=== Source data ===
__________________________________________________
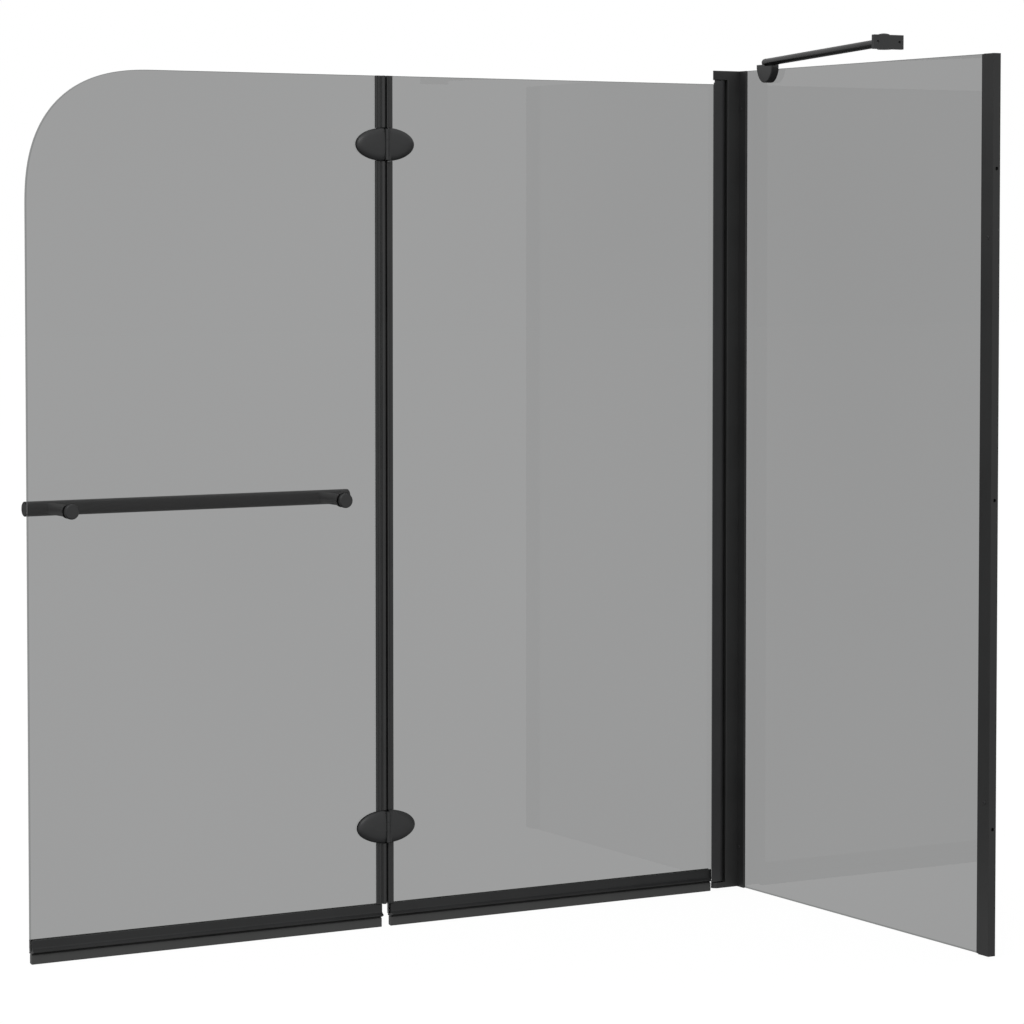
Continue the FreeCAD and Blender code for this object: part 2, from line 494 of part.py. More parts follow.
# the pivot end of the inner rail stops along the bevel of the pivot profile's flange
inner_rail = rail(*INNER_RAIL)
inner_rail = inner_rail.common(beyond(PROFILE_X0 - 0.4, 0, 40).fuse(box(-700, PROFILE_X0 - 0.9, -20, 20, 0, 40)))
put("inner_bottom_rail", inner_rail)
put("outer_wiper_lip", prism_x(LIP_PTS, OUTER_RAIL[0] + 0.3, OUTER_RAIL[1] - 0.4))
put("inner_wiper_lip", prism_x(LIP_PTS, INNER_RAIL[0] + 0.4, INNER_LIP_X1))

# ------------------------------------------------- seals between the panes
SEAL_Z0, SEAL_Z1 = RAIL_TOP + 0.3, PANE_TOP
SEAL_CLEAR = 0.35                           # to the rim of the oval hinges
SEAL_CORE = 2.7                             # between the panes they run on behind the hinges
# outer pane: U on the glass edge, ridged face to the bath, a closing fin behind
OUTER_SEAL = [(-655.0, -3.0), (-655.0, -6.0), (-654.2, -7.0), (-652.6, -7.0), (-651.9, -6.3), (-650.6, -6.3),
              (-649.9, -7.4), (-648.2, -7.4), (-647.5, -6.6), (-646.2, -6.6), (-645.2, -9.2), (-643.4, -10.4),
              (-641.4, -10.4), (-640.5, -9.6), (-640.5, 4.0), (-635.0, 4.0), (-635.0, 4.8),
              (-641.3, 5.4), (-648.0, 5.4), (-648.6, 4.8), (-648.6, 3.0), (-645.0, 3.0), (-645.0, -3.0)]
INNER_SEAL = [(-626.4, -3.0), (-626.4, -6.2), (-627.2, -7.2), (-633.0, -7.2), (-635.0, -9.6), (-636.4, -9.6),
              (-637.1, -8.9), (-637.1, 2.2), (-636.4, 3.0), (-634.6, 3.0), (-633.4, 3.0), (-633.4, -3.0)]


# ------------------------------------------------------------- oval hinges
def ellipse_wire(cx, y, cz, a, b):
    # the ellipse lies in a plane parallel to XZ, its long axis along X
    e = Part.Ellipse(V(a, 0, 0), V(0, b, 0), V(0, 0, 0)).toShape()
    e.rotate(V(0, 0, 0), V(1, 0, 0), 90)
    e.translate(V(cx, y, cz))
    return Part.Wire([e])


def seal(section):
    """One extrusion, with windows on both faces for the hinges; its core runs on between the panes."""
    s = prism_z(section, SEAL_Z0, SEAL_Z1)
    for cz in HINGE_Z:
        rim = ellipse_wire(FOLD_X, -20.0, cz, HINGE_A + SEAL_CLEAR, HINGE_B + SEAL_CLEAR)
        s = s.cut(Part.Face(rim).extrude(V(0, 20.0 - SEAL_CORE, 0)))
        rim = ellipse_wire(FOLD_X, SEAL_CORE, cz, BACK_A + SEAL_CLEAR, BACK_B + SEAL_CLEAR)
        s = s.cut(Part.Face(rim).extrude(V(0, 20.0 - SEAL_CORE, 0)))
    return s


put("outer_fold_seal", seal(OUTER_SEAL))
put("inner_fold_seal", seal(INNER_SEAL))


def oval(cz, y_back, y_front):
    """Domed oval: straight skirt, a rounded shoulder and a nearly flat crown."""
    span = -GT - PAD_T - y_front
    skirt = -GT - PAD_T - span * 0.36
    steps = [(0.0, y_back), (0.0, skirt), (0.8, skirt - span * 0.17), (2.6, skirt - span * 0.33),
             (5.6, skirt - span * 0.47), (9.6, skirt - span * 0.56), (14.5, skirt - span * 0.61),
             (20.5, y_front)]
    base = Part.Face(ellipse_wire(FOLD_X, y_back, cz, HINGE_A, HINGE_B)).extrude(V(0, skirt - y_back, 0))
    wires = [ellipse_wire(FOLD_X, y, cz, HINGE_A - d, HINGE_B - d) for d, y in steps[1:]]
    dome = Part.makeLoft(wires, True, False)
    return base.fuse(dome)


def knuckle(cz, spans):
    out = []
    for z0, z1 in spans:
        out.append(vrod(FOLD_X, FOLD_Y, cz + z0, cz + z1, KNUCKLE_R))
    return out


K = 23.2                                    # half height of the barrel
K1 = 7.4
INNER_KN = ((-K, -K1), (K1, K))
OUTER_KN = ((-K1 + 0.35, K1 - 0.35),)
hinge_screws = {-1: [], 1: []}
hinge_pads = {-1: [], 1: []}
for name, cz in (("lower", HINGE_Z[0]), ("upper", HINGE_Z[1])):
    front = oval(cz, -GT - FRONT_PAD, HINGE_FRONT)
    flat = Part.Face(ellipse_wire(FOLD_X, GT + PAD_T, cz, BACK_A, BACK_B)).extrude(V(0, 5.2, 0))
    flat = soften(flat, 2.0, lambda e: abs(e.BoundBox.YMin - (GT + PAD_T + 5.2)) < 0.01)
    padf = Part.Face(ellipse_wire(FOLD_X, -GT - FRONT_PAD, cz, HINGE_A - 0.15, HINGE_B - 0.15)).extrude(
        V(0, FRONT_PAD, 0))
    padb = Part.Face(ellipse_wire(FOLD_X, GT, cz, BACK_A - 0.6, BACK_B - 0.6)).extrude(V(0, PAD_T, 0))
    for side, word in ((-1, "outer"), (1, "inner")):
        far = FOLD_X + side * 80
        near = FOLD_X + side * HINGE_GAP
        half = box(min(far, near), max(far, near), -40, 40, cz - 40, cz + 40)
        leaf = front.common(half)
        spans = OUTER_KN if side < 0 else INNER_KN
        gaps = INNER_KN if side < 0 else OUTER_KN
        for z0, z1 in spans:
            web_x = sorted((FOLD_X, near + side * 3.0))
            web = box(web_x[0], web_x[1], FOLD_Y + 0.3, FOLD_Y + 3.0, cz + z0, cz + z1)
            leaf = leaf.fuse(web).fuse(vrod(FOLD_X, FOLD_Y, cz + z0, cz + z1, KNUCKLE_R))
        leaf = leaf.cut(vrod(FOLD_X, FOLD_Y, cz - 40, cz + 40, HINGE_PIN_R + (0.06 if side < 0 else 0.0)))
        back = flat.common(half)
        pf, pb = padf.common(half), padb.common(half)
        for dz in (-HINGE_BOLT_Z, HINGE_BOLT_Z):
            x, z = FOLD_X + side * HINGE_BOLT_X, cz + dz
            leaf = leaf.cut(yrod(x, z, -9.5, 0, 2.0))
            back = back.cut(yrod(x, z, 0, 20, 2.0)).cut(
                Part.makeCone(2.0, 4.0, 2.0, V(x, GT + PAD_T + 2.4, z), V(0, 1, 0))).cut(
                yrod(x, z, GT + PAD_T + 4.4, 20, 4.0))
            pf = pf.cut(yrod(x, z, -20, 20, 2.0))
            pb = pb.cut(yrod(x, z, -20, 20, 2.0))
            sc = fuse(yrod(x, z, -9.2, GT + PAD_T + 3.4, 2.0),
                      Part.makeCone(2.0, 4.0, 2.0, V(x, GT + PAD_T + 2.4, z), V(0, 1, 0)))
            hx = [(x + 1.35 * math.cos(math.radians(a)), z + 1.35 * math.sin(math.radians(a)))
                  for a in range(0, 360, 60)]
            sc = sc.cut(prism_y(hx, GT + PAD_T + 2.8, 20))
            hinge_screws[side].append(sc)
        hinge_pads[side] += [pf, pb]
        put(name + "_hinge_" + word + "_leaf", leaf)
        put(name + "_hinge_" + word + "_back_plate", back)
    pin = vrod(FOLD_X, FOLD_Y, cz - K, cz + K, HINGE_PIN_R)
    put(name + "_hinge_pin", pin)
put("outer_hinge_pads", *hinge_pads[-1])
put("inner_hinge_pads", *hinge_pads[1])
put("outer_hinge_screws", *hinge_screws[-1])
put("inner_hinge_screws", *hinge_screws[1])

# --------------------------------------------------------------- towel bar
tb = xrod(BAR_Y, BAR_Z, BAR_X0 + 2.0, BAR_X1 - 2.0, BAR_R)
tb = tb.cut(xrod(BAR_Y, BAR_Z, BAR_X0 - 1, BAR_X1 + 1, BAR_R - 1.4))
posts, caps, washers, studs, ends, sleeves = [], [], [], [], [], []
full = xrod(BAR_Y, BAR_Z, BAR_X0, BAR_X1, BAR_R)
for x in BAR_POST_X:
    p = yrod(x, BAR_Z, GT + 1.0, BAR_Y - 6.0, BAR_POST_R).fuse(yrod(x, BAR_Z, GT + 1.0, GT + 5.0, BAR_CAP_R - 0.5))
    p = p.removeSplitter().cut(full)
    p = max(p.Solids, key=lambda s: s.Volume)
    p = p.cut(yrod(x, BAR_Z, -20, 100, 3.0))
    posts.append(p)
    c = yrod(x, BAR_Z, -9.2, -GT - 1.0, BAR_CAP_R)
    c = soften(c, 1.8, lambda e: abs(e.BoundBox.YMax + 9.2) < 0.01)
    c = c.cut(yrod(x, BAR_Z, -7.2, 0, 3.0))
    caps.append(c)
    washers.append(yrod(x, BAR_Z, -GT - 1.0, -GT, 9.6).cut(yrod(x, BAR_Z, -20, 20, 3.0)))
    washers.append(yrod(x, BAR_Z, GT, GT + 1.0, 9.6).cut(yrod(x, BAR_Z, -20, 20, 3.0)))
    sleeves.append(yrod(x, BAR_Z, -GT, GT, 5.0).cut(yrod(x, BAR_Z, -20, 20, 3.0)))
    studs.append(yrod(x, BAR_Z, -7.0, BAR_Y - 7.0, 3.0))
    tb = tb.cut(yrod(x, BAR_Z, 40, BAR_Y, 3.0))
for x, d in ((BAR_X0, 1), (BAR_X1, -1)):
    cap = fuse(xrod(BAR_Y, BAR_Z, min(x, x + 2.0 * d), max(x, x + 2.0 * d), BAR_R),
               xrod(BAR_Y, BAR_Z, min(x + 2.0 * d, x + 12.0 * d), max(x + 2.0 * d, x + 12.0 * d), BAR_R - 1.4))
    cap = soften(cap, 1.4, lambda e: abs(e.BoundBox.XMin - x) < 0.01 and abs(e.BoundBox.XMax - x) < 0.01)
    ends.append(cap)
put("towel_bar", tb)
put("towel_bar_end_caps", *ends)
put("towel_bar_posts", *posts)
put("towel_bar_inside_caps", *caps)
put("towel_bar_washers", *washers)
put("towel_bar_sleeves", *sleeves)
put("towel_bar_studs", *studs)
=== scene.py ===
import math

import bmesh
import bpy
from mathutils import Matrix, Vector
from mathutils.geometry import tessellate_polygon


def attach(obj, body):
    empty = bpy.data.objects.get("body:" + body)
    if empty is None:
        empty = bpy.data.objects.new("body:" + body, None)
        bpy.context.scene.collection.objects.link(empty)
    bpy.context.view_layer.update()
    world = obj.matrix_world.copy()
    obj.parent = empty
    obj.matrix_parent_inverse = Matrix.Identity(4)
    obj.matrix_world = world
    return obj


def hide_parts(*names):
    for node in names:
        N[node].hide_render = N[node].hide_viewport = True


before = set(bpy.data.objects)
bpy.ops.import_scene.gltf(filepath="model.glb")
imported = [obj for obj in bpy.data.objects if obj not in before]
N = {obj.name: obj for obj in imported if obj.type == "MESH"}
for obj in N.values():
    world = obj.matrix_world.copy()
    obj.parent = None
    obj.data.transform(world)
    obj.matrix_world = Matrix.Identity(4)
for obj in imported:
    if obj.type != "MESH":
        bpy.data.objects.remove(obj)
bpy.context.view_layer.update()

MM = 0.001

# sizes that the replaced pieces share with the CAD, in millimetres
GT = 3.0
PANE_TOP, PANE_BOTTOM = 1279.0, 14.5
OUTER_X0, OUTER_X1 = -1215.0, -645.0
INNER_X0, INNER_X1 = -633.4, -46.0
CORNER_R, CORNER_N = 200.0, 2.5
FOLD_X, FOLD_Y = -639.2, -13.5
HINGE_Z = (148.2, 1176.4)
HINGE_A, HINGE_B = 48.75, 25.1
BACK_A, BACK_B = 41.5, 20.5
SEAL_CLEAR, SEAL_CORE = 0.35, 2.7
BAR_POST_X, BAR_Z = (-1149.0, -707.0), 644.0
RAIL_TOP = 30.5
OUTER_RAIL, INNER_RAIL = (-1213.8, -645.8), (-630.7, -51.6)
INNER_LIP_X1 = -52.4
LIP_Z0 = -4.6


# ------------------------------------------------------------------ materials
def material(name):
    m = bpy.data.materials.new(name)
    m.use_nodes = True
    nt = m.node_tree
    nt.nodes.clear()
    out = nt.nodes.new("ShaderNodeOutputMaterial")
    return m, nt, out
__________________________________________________
Everything from the line with "p = p.cut(yrod(x, BAR_Z, -20, 100, 3.0))" through the line with "obj.matrix_world = Matrix.Identity(4)" is to be output exactly; leave out all other lines.

=== Exercise answer ===
    p = p.cut(yrod(x, BAR_Z, -20, 100, 3.0))
    posts.append(p)
    c = yrod(x, BAR_Z, -9.2, -GT - 1.0, BAR_CAP_R)
    c = soften(c, 1.8, lambda e: abs(e.BoundBox.YMax + 9.2) < 0.01)
    c = c.cut(yrod(x, BAR_Z, -7.2, 0, 3.0))
    caps.append(c)
    washers.append(yrod(x, BAR_Z, -GT - 1.0, -GT, 9.6).cut(yrod(x, BAR_Z, -20, 20, 3.0)))
    washers.append(yrod(x, BAR_Z, GT, GT + 1.0, 9.6).cut(yrod(x, BAR_Z, -20, 20, 3.0)))
    sleeves.append(yrod(x, BAR_Z, -GT, GT, 5.0).cut(yrod(x, BAR_Z, -20, 20, 3.0)))
    studs.append(yrod(x, BAR_Z, -7.0, BAR_Y - 7.0, 3.0))
    tb = tb.cut(yrod(x, BAR_Z, 40, BAR_Y, 3.0))
for x, d in ((BAR_X0, 1), (BAR_X1, -1)):
    cap = fuse(xrod(BAR_Y, BAR_Z, min(x, x + 2.0 * d), max(x, x + 2.0 * d), BAR_R),
               xrod(BAR_Y, BAR_Z, min(x + 2.0 * d, x + 12.0 * d), max(x + 2.0 * d, x + 12.0 * d), BAR_R - 1.4))
    cap = soften(cap, 1.4, lambda e: abs(e.BoundBox.XMin - x) < 0.01 and abs(e.BoundBox.XMax - x) < 0.01)
    ends.append(cap)
put("towel_bar", tb)
put("towel_bar_end_caps", *ends)
put("towel_bar_posts", *posts)
put("towel_bar_inside_caps", *caps)
put("towel_bar_washers", *washers)
put("towel_bar_sleeves", *sleeves)
put("towel_bar_studs", *studs)
=== scene.py ===
import math

import bmesh
import bpy
from mathutils import Matrix, Vector
from mathutils.geometry import tessellate_polygon


def attach(obj, body):
    empty = bpy.data.objects.get("body:" + body)
    if empty is None:
        empty = bpy.data.objects.new("body:" + body, None)
        bpy.context.scene.collection.objects.link(empty)
    bpy.context.view_layer.update()
    world = obj.matrix_world.copy()
    obj.parent = empty
    obj.matrix_parent_inverse = Matrix.Identity(4)
    obj.matrix_world = world
    return obj


def hide_parts(*names):
    for node in names:
        N[node].hide_render = N[node].hide_viewport = True


before = set(bpy.data.objects)
bpy.ops.import_scene.gltf(filepath="model.glb")
imported = [obj for obj in bpy.data.objects if obj not in before]
N = {obj.name: obj for obj in imported if obj.type == "MESH"}
for obj in N.values():
    world = obj.matrix_world.copy()
    obj.parent = None
    obj.data.transform(world)
    obj.matrix_world = Matrix.Identity(4)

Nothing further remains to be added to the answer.